Generations.
If you think about it, this represents a really long time.
In general, a generation covers a period of about 30 years, during which new family members are born, grow up and, as adults, have children of their own.
If we consider this further, these newborns in Generation 1.0, are raised a certain way by their parents, are influenced and molded over their adult life by other people and experiences, and then are destined to pass on their new collective life view to their children. In the same way, these children in Generation 2.0 receive all the vital characteristics from their parents’ evolved world, advance their own adult perspectives with every personal relationship and experience, and pass on this new 2.0 life view to their own children. On and on it goes with every passing generation of time and additional branch on the family tree.
So, when we look at the state of health care in the United States and the deadly disparities that still exist for people of color, like me, indigenous people and poor communities, we have to look at what is being passed down through the generations. This means both what the health care community is passing down to each other about the care we’ll receive and what we are passing around to our contemporaries and down to our children about the care we deserve.

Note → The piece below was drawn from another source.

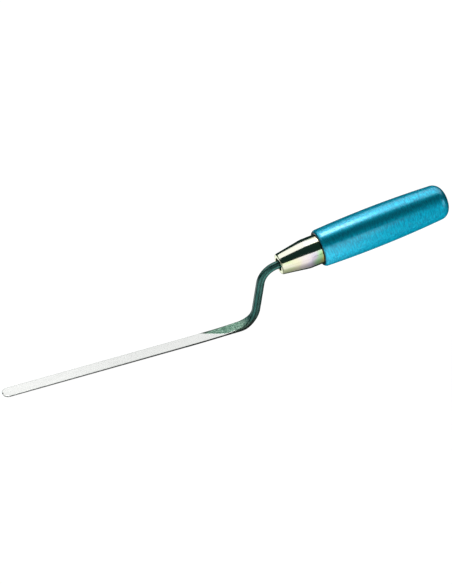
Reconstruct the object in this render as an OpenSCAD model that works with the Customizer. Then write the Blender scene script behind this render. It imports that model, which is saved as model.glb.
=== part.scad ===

To me, this is where the greatest disparity lies and where we should set our sights for attack. We need to eliminate the gap between the care we receive and the care we deserve. This can be accomplished by creating healthy balance between expectations and reality on several fronts:
between our expectations of care and the actual outcomes
between our understanding of quality healthcare and desired outcomes
between healthcare provision and our health needs
between healthcare providers and the equity of quality care for all people and communities
between access to care and our community dynamics and social determinants of health between healthcare advances and representative research
Without balance, we will continue to see more generations of people like us and communities like ours suffer needlessly, greatly, repeatedly, continuously, harshly and inhumanely.
This is the fuel for our passion at The Well to help people and communities in need. We will continue to push our 3-pronged focus on health advocacy, representative research and community development. There is a critical truth underlying each of these initiatives:
Knowledge is power.
As we as a people and community learn about the best quality care available to anyone, we can, then, demand and promote that same quality of care for everyone.